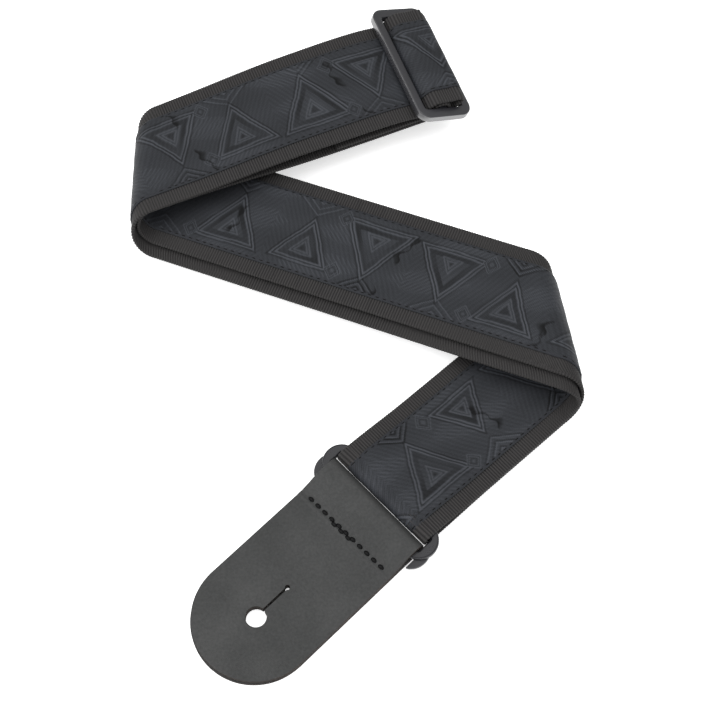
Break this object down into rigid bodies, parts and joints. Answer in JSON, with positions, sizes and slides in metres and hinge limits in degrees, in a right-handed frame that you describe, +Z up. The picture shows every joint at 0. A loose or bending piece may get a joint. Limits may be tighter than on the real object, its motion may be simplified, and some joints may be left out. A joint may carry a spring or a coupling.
{
  "type": "guitar strap",
  "caption": "Folded instrument strap: doubled woven webbing with a patterned ribbon, a sliding adjuster, a flat ring and leather end tabs with button holes.",
  "frame": {"origin": "middle of the folded strap on the surface it lies on", "axes": "+Z up; +Y from the leather tab at the ring towards the slider, along the longest side; +X towards the fold between the lower and middle runs"},
  "size_m": [0.189, 0.3022, 0.0277],
  "materials": {
    "webbing": "ribbed weave",
    "ribbon": "jacquard weave, tone on tone",
    "thread": "spun thread",
    "leather": "fine grain, semi-matt",
    "plastic": "satin"
  },
  "bodies": {
    "lower_run": {"lower_run_ribbon": "ribbon", "lower_run_stitch_row_a": "thread", "lower_run_stitch_row_b": "thread", "lower_run_webbing": "webbing", "right_fold_inner_ribbon": "ribbon", "right_fold_inner_stitch_row_a": "thread", "right_fold_inner_stitch_row_b": "thread", "right_fold_inner_webbing": "webbing", "right_fold_outer_ribbon": "ribbon", "right_fold_outer_stitch_row_a": "thread", "right_fold_outer_stitch_row_b": "thread", "right_fold_outer_webbing": "webbing"},
    "ring": {"ring": "plastic"},
    "end_tab": {"end_tab_leather": "leather", "end_tab_stitches": "thread"},
    "middle_run": {"left_fold_inner_ribbon": "ribbon", "left_fold_inner_stitch_row_a": "thread", "left_fold_inner_stitch_row_b": "thread", "left_fold_inner_webbing": "webbing", "left_fold_outer_ribbon": "ribbon", "left_fold_outer_stitch_row_a": "thread", "left_fold_outer_stitch_row_b": "thread", "left_fold_outer_webbing": "webbing", "middle_bottom_ribbon": "ribbon", "middle_bottom_stitch_row_a": "thread", "middle_bottom_stitch_row_b": "thread", "middle_bottom_webbing": "webbing", "middle_top_ribbon": "ribbon", "middle_top_stitch_row_a": "thread", "middle_top_stitch_row_b": "thread", "middle_top_webbing": "webbing"},
    "upper_run": {"far_tab_leather": "leather", "far_tab_stitches": "thread", "lower_layer_ribbon": "ribbon", "lower_layer_stitch_row_a": "thread", "lower_layer_stitch_row_b": "thread", "lower_layer_webbing": "webbing", "upper_layer_ribbon": "ribbon", "upper_layer_stitch_row_a": "thread", "upper_layer_stitch_row_b": "thread", "upper_layer_webbing": "webbing"},
    "slider": {"slider": "plastic"}
  },
  "joints": [
    {"name": "ring_swing", "type": "hinge", "parent": "lower_run", "child": "ring", "pos_m": [0.01547, -0.07566, 0.0053], "axis": [-0.6845, 0.729, 0], "range_deg": [-8, 25]},
    {"name": "end_tab_swing", "type": "hinge", "parent": "ring", "child": "end_tab", "pos_m": [0.00728, -0.08335, 0.00412], "axis": [-0.6845, 0.729, 0], "range_deg": [-8, 14]},
    {"name": "right_fold_open", "type": "hinge", "parent": "lower_run", "child": "middle_run", "pos_m": [0.08173, -0.016, 0.01009], "axis": [-0.1738, 0.9847, -0.0143], "range_deg": [0, 60], "deforming": ["right_fold_inner_ribbon", "right_fold_inner_stitch_row_a", "right_fold_inner_stitch_row_b", "right_fold_inner_webbing", "right_fold_outer_ribbon", "right_fold_outer_stitch_row_a", "right_fold_outer_stitch_row_b", "right_fold_outer_webbing"]},
    {"name": "left_fold_open", "type": "hinge", "parent": "middle_run", "child": "upper_run", "pos_m": [-0.08505, 0.06435, 0.01027], "axis": [0.0008, -1, -0.0001], "range_deg": [0, 60], "deforming": ["left_fold_inner_ribbon", "left_fold_inner_stitch_row_a", "left_fold_inner_stitch_row_b", "left_fold_inner_webbing", "left_fold_outer_ribbon", "left_fold_outer_stitch_row_a", "left_fold_outer_stitch_row_b", "left_fold_outer_webbing"]},
    {"name": "slider_tilt", "type": "hinge", "parent": "upper_run", "child": "slider", "pos_m": [0.03055, 0.12003, 0.0202], "axis": [-0.3754, 0.9255, 0.0509], "range_deg": [-3, 3]}
  ]
}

Set task: All of the data needs to be reproduced exactly, with no line missing.

Exercise answer:
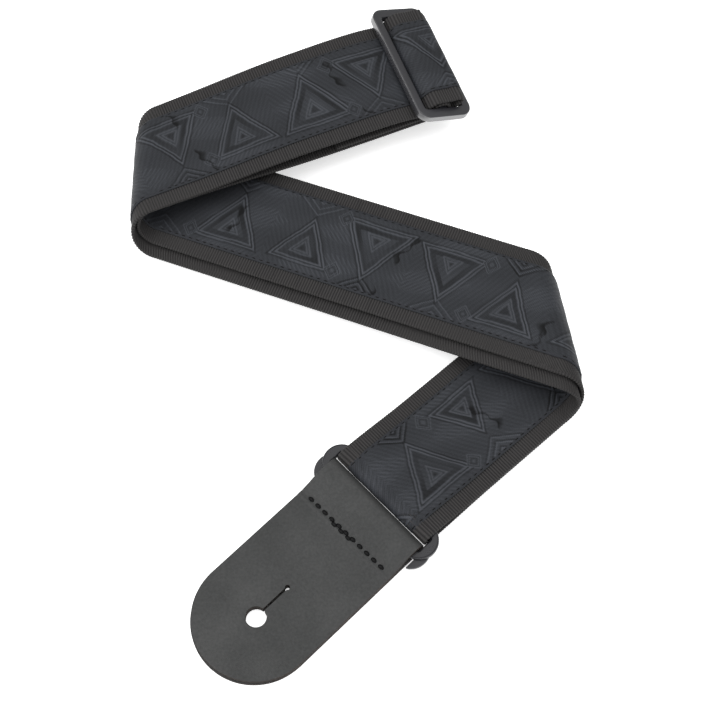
Break this object down into rigid bodies, parts and joints. Answer in JSON, with positions, sizes and slides in metres and hinge limits in degrees, in a right-handed frame that you describe, +Z up. The picture shows every joint at 0. A loose or bending piece may get a joint. Limits may be tighter than on the real object, its motion may be simplified, and some joints may be left out. A joint may carry a spring or a coupling.
{
  "type": "guitar strap",
  "caption": "Folded instrument strap: doubled woven webbing with a patterned ribbon, a sliding adjuster, a flat ring and leather end tabs with button holes.",
  "frame": {"origin": "middle of the folded strap on the surface it lies on", "axes": "+Z up; +Y from the leather tab at the ring towards the slider, along the longest side; +X towards the fold between the lower and middle runs"},
  "size_m": [0.189, 0.3022, 0.0277],
  "materials": {
    "webbing": "ribbed weave",
    "ribbon": "jacquard weave, tone on tone",
    "thread": "spun thread",
    "leather": "fine grain, semi-matt",
    "plastic": "satin"
  },
  "bodies": {
    "lower_run": {"lower_run_ribbon": "ribbon", "lower_run_stitch_row_a": "thread", "lower_run_stitch_row_b": "thread", "lower_run_webbing": "webbing", "right_fold_inner_ribbon": "ribbon", "right_fold_inner_stitch_row_a": "thread", "right_fold_inner_stitch_row_b": "thread", "right_fold_inner_webbing": "webbing", "right_fold_outer_ribbon": "ribbon", "right_fold_outer_stitch_row_a": "thread", "right_fold_outer_stitch_row_b": "thread", "right_fold_outer_webbing": "webbing"},
    "ring": {"ring": "plastic"},
    "end_tab": {"end_tab_leather": "leather", "end_tab_stitches": "thread"},
    "middle_run": {"left_fold_inner_ribbon": "ribbon", "left_fold_inner_stitch_row_a": "thread", "left_fold_inner_stitch_row_b": "thread", "left_fold_inner_webbing": "webbing", "left_fold_outer_ribbon": "ribbon", "left_fold_outer_stitch_row_a": "thread", "left_fold_outer_stitch_row_b": "thread", "left_fold_outer_webbing": "webbing", "middle_bottom_ribbon": "ribbon", "middle_bottom_stitch_row_a": "thread", "middle_bottom_stitch_row_b": "thread", "middle_bottom_webbing": "webbing", "middle_top_ribbon": "ribbon", "middle_top_stitch_row_a": "thread", "middle_top_stitch_row_b": "thread", "middle_top_webbing": "webbing"},
    "upper_run": {"far_tab_leather": "leather", "far_tab_stitches": "thread", "lower_layer_ribbon": "ribbon", "lower_layer_stitch_row_a": "thread", "lower_layer_stitch_row_b": "thread", "lower_layer_webbing": "webbing", "upper_layer_ribbon": "ribbon", "upper_layer_stitch_row_a": "thread", "upper_layer_stitch_row_b": "thread", "upper_layer_webbing": "webbing"},
    "slider": {"slider": "plastic"}
  },
  "joints": [
    {"name": "ring_swing", "type": "hinge", "parent": "lower_run", "child": "ring", "pos_m": [0.01547, -0.07566, 0.0053], "axis": [-0.6845, 0.729, 0], "range_deg": [-8, 25]},
    {"name": "end_tab_swing", "type": "hinge", "parent": "ring", "child": "end_tab", "pos_m": [0.00728, -0.08335, 0.00412], "axis": [-0.6845, 0.729, 0], "range_deg": [-8, 14]},
    {"name": "right_fold_open", "type": "hinge", "parent": "lower_run", "child": "middle_run", "pos_m": [0.08173, -0.016, 0.01009], "axis": [-0.1738, 0.9847, -0.0143], "range_deg": [0, 60], "deforming": ["right_fold_inner_ribbon", "right_fold_inner_stitch_row_a", "right_fold_inner_stitch_row_b", "right_fold_inner_webbing", "right_fold_outer_ribbon", "right_fold_outer_stitch_row_a", "right_fold_outer_stitch_row_b", "right_fold_outer_webbing"]},
    {"name": "left_fold_open", "type": "hinge", "parent": "middle_run", "child": "upper_run", "pos_m": [-0.08505, 0.06435, 0.01027], "axis": [0.0008, -1, -0.0001], "range_deg": [0, 60], "deforming": ["left_fold_inner_ribbon", "left_fold_inner_stitch_row_a", "left_fold_inner_stitch_row_b", "left_fold_inner_webbing", "left_fold_outer_ribbon", "left_fold_outer_stitch_row_a", "left_fold_outer_stitch_row_b", "left_fold_outer_webbing"]},
    {"name": "slider_tilt", "type": "hinge", "parent": "upper_run", "child": "slider", "pos_m": [0.03055, 0.12003, 0.0202], "axis": [-0.3754, 0.9255, 0.0509], "range_deg": [-3, 3]}
  ]
}